Stated exercise -
Reproduce every line in the listing that contains the word "MESH".

Provided data -

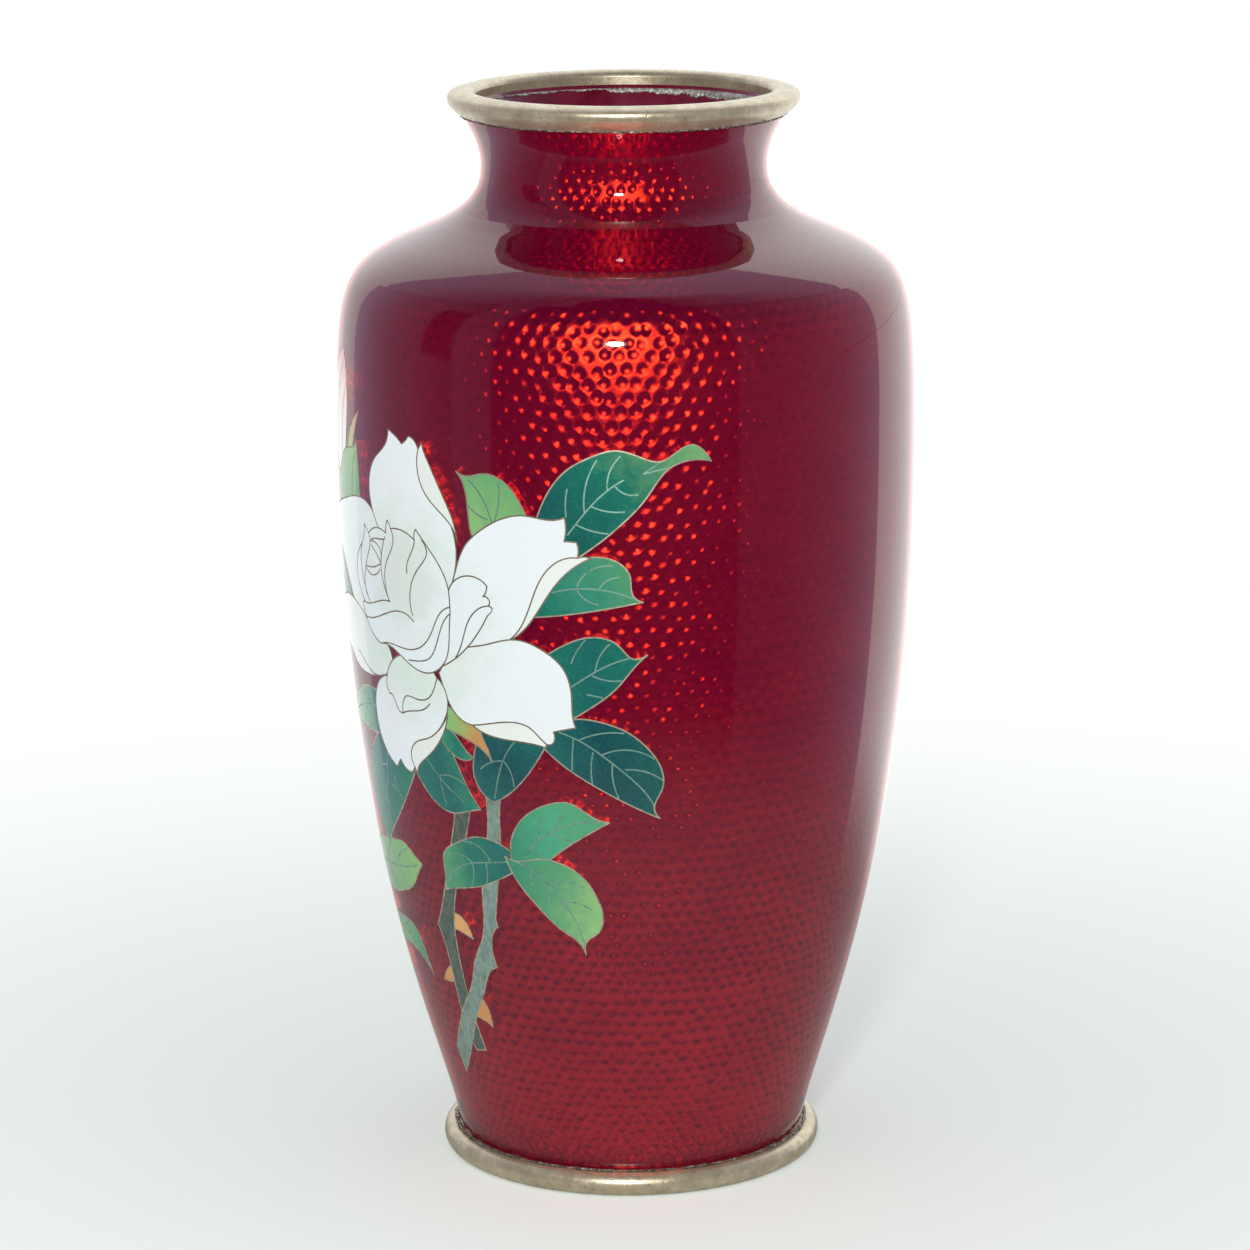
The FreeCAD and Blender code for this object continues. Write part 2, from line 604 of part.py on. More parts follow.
def leaf_curled():
    upper = [(27.8, 120), (30, 125.3), (33, 129), (37, 131.3), (41, 132.4), (45.5, 131.1), (48, 130.5),
             (51.3, 132.3), (53.5, 133.1), (55.5, 131.8), (56.5, 130.3)]
    lower = [(56.5, 130.3), (53, 130.6), (50, 129.6), (46, 124.7), (42, 120.4), (38, 117), (34, 114.2)]
    veins = [[(33.2, 118.5), (37, 123.3), (39.7, 125.9), (42.3, 127.6)], [(33, 121.5), (32.9, 123.5),
                                                                          (33.2, 126)],
             [(36, 122.2), (35.9, 124.5), (36.3, 127), (38, 130.8)], [(39.7, 126), (39.8, 128),
                                                                      (41.8, 131.5)],
             [(34.5, 120.3), (36, 119.6), (39.7, 118.8)], [(37, 123.3), (39, 122.6), (42.4, 122.4)],
             [(41, 126.5), (43, 125.2), (44.5, 125.2)], [(45.5, 128.6), (48, 130.3)], [(45.5, 128.6),
                                                                                       (50, 129.6)]]
    return leaf("leaf_curled", upper, lower, [(34, 114.2), (30, 115), (27.8, 120)], veins)


def leaf_light_top():
    left = [(17, 116), (15.7, 122), (14.8, 126), (13.6, 127.6)]
    right = [(13.6, 127.6), (15.2, 127), (19, 127.7), (22, 126.9), (24.8, 124), (26.8, 120)]
    veins = [[(16, 126.4), (17.5, 125), (19, 122.8), (20.3, 119.5)], [(21.5, 126.5), (21.6, 124),
                                                                      (20.7, 120)],
             [(15.7, 122.3), (17, 121.2), (19.4, 120.2)]]
    return leaf("leaf_light_top", left, right, [(26.8, 120), (23, 117), (17, 116)], veins)


def leaf_pale_left():
    upper = [(-9.5, 86.3), (-14, 86.6), (-20, 85), (-23.5, 82.7), (-27, 79.5)]
    lower = [(-27, 79.5), (-22, 79), (-17, 78.6), (-9, 79.5)]
    veins = [[(-9, 83.5), (-15, 83.2), (-20, 82), (-25, 80.2)], [(-14, 83.3), (-16.5, 84.6), (-18.4, 85)],
             [(-15.5, 83), (-17.5, 81.5), (-19, 79.4)]]
    return leaf("leaf_pale_left", upper, lower, [(-9, 79.5), (-8.5, 83), (-9.5, 86.3)], veins)


def leaf_left_middle():
    upper = [(-17, 99), (-23, 105), (-28, 107.6), (-33, 107.4), (-37.5, 104.8)]
    lower = [(-37.5, 104.8), (-34, 102.6), (-30, 99), (-26, 97.5)]
    veins = [[(-24, 101.5), (-29, 104), (-35, 104.9)]]
    return leaf("leaf_left_middle", upper, lower, [(-26, 97.5), (-17, 99)], veins)


def leaf_left_large():
    right = [(0, 75), (-2, 72), (-5.5, 67.8), (-10, 63.5), (-14, 60.2), (-15.7, 58.2)]
    left = [(-15.7, 58.2), (-18, 61), (-20.5, 66), (-20, 71), (-17, 75), (-12, 79)]
    veins = [[(-9, 78), (-11, 71), (-13.4, 65), (-15.5, 60.2)], [(-11.2, 70.5), (-9, 70.2), (-5.8, 68.4)],
             [(-12.6, 67), (-11.3, 65.4), (-10.7, 64.2)], [(-10.2, 73.6), (-14, 73), (-18.2, 73.2)],
             [(-12.2, 68), (-15.6, 66.8), (-20.4, 67.4)], [(-8, 72), (-6.6, 69)]]
    return leaf("leaf_left_large", right, left, [(-12, 79), (-5, 79), (0, 75)], veins)


def leaf_left_light():
    upper = [(-33, 52.5), (-27, 56.5), (-20, 58.7), (-13, 59.6), (-8, 59.9), (-5.5, 58.7), (-2.7, 57.2)]
    lower = [(-2.7, 57.2), (-5, 55), (-8, 52.3), (-13, 50.4), (-19, 49), (-26, 49.2), (-33, 52.5)]
    veins = [[(-30, 52.6), (-20, 54), (-12, 55), (-4.2, 56.8)], [(-14, 54.8), (-11.4, 57.3), (-8, 58.9)],
             [(-20, 54), (-18, 56.5), (-15, 58.6)], [(-12.5, 54.9), (-11.6, 52.6), (-9.6, 51.8)],
             [(-19, 54.1), (-18.4, 51.6), (-16.4, 50)]]
    return Motif("leaf_left_light", "leaf_outline_wires", [upper, lower], veins, "leaf_vein_wires")


def leaf_left_foot():
    upper = [(-30, 42.5), (-25, 43.8), (-18, 44.5), (-13.5, 44.5), (-10.5, 43), (-9.3, 40.5), (-8, 36)]
    lower = [(-8, 36), (-12, 38.8), (-17, 39.7), (-24, 39.3), (-30, 42.5)]
    veins = [[(-27, 42), (-18, 42.2), (-12, 40.8), (-8.6, 37.2)], [(-19, 42.2), (-17, 43.4),
                                                                   (-14.6, 44.3)],
             [(-17, 42.1), (-15.5, 40.8), (-13.8, 39.4)]]
    return Motif("leaf_left_foot", "leaf_outline_wires", [upper, lower], veins, "leaf_vein_wires")


def leaf_stem_right():
    right = [(19.2, 62.3), (22, 61.7), (26, 62.5), (30, 62), (34, 59.8), (36.7, 56), (37.7, 52),
             (36.6, 49.6),
             (34.9, 48.5), (34.1, 45.6)]
    left = [(34.1, 45.6), (32.5, 48), (29.5, 49.9), (25.5, 53.4), (21.5, 57.8), (19.2, 62.3)]
    veins = [[(19.8, 61.9), (24, 60.5), (27.8, 57.7), (31, 54), (33.3, 49.5), (34, 46.8)],
             [(27.5, 58.2), (29.5, 58.7), (34.2, 57.8)], [(30.2, 55), (32, 55.1), (35.5, 53.9)],
             [(24.3, 60.2), (24.2, 57)], [(27.7, 57.6), (27.3, 54)]]
    return Motif("leaf_stem_right", "leaf_outline_wires", [right, left], veins, "leaf_vein_wires")


def leaf_stem_top():
    upper = [(20.5, 62), (21.5, 67), (24.5, 70.4), (28.5, 72.4), (32.3, 72.8), (35.2, 71.2), (39.3, 69.6)]
    lower = [(39.3, 69.6), (34.5, 66.9), (30.5, 64.3), (27, 61.5)]
    veins = [[(23.5, 62.5), (26, 65.8), (29.7, 68), (33, 69.2), (37.5, 69.5)], [(26.3, 66), (26.5, 68),
                                                                                (27.2, 70.3)],
             [(29.7, 68), (30.2, 69.5), (31, 70.5)], [(28.7, 67.2), (30.5, 66.5), (32.5, 66.1)]]
    return leaf("leaf_stem_top", upper, lower, [(27, 61.5), (23, 60.5), (20.5, 62)], veins)


def leaf_stem_left():
    upper = [(21, 63), (18, 64.5), (14, 65.1), (8, 63), (4.7, 60.7), (4.2, 57.5), (3.6, 54)]
    lower = [(3.6, 54), (7, 54.8), (13, 56.1), (17, 57.7), (21, 59.8)]
    veins = [[(19.5, 61.4), (16, 60.8), (11, 59.9), (7, 58), (4.4, 54.9)], [(15.9, 61), (14.5, 62.8),
                                                                            (10.2, 63.8)],
             [(11.7, 60.2), (9, 61.3), (6.5, 61)], [(14.9, 60.4), (14.9, 58.5), (14.5, 57)],
             [(11.7, 59.9), (11.7, 58), (10.8, 55.9)]]
    return leaf("leaf_stem_left", upper, lower, [(21, 59.8), (22, 61.5), (21, 63)], veins)


# ---------------------------------------------------------------- stems and thorns

def main_stem():
    outline = [
        [(-5.6, 18.2), (-6.5, 22.8)],
        [(-6.5, 22.8), (-3, 26.8), (1.8, 32.3), (6, 37), (8.8, 42.5), (11.3, 46), (13.3, 56), (15.8, 65.2),
         (16.1, 74.5)],
        [(16.1, 74.5), (20, 74.5)],
        [(20, 74.5), (18.9, 70.2), (18.5, 64.8), (17.2, 57.8), (15.4, 50.4)],
        [(15.4, 50.4), (15.7, 49)],
        [(15.7, 49), (14.2, 47.5), (13.5, 45.3), (13.5, 43.2), (14.1, 41.3)],
        [(14.1, 41.3), (12.3, 40.5), (9.5, 36.5), (5, 30.5), (1.5, 25.5), (-2, 21.4), (-5.6, 18.2)],
    ]
    return Motif("main_stem", "stem_wires", outline)


def rear_stem():
    outline = [
        [(2.1, 23.7), (0.4, 29), (0.3, 37), (0, 43), (-1.1, 46.8)],
        [(-1.1, 46.8), (2, 51.5), (5, 58), (8, 65.5), (9.5, 71)],
        [(9.5, 71), (12.8, 70.5)],
        [(12.8, 70.5), (10.9, 64.6), (6.6, 54.7), (4.3, 48), (3.7, 42), (3.9, 34), (5.5, 24.3)],
        [(5.5, 24.3), (2.1, 23.7)],
    ]
    return Motif("rear_stem", "stem_wires", outline)


def side_stem():
    """A twig at the left that carries the light leaves and runs up behind the flower."""
    outline = [
        [(-31.5, 33), (-35, 45), (-37.2, 60), (-36.5, 78), (-33.5, 90), (-30, 97)],
        [(-30, 97), (-28.5, 96)],
        [(-28.5, 96), (-31.5, 89), (-34.4, 78), (-35, 60), (-32.8, 45), (-29.3, 33)],
        [(-29.3, 33), (-31.5, 33)],
    ]
    return Motif("side_stem", "stem_wires", outline)


def thorn(outline):
    return Motif("thorns", "stem_wires", outline)


def thorns():
    return [
        thorn([[(3, 49.8), (7, 49.2), (8.9, 45.8)], [(8.9, 45.8), (7, 46.4), (3, 47)], [(3, 47),
                                                                                        (3, 49.8)]]),
        thorn([[(2, 40), (-2, 37.8), (-3.7, 36)], [(-3.7, 36), (2, 36.3)], [(2, 36.3), (2, 40)]]),
        thorn([[(7, 35.5), (9.4, 32.5), (9.6, 29.4)], [(9.6, 29.4), (7.5, 30.3), (3.8, 30.7)],
               [(3.8, 30.7), (7, 35.5)]]),
    ]


def motifs():
    """The whole decoration, front to back."""
    flower = [heart_petals(), inner_petal_right(), petal_bottom_curl(), petal_bottom_edge(),
              petal_bottom(),
              petal_right_lower_edge(), petal_right_lower(), petal_right_upper_edge(), petal_right_upper(),
              petal_left_lower(), petal_top_edge(), petal_top(), petal_left_upper(), flower_sepal()]
    bud = [bud_calyx(), bud_sepal(), bud_petals()]
    leaves = [leaf_small(), leaf_below_flower(), leaf_centre(), leaf_right_middle(), leaf_right_low(),
              leaf_right_high(), leaf_curled(), leaf_light_top(), leaf_pale_left(), leaf_left_middle(),
              leaf_left_large(), leaf_left_light(), leaf_left_foot(), leaf_stem_right(), leaf_stem_top(),
              leaf_stem_left()]
    return flower + bud + leaves + [main_stem(), rear_stem(), side_stem()] + thorns()


# ---------------------------------------------------------------- build

def ground_enamel(covered):
    """The red ground: the whole glaze, with a window cut for the decoration."""
    glaze = layer(0, FOIL_DEPTH, GLAZE_FOOT_Z, GLAZE_TOP_Z)
    windows = [wrapped(face, -WINDOW_PROUD, FOIL_DEPTH + WINDOW_PROUD) for face in joined(covered).Faces]
    return glaze.cut(windows)


def build():
    body = [copper_body, base_plate, silver_foil, lining_enamel, base_enamel, mouth_ring, foot_ring,
            mouth_solder, foot_solder]
    nodes = {make.__name__: make() for make in body}
    seen, covered = lay_out(motifs())
    nodes["ground_enamel"] = ground_enamel([face for shape in covered for face in shape.Faces])
    for node, faces in seen.items():
        nodes[node] = Part.Compound([wrapped(face, 0, FOIL_DEPTH) for face in faces])
    return nodes


os.makedirs("parts", exist_ok=True)
for node, shape in build().items():
    shape.exportStep("parts/" + node + ".step")
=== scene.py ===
"""Looks of a foil-ground cloisonne vase: dimpled silver foil under red glass, wired enamels, worn rings.

Metres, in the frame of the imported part: the foot stands on z = 0, the axis is +Z, the spray faces -Y.
"""

import math

import bpy
import numpy as np
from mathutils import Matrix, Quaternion, Vector


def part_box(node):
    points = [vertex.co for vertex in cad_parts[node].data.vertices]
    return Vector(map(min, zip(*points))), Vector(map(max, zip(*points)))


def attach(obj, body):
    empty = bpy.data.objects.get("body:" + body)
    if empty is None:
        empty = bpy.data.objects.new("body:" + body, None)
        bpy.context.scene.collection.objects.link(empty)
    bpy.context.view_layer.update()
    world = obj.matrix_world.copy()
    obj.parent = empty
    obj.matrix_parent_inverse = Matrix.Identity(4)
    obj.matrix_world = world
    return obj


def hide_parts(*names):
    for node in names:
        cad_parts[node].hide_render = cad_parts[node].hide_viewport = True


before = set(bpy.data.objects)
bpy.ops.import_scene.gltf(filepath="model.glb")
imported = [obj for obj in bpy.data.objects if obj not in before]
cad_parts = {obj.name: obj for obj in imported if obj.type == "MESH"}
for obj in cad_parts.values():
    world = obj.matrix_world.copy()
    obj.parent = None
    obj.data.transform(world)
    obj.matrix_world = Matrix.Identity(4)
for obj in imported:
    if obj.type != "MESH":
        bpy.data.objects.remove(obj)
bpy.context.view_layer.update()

MM = 0.001
RANDOM = np.random.default_rng(1891)

# Foil: round pits in three bands, each (lowest height, pits in one turn, pit radius over pitch)
FOIL_COLUMNS = 900
FOIL_ROW = 0.35 * MM
FOIL_INNER_ROWS = 60
PIT_BANDS = [(4 * MM, 100, 0.50), (38 * MM, 118, 0.40), (163 * MM, 71, 0.36)]
PIT_DEPTH = 0.22 * MM
PIT_JITTER = 0.10
PIT_SLOPE_GAIN = 1.35
LOW_SLOPE_GAIN = 1.9
# Strength of the painted shade on each pit's lower rim
RIM_SHADE = 2.2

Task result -
cad_parts = {obj.name: obj for obj in imported if obj.type == "MESH"}
    if obj.type != "MESH":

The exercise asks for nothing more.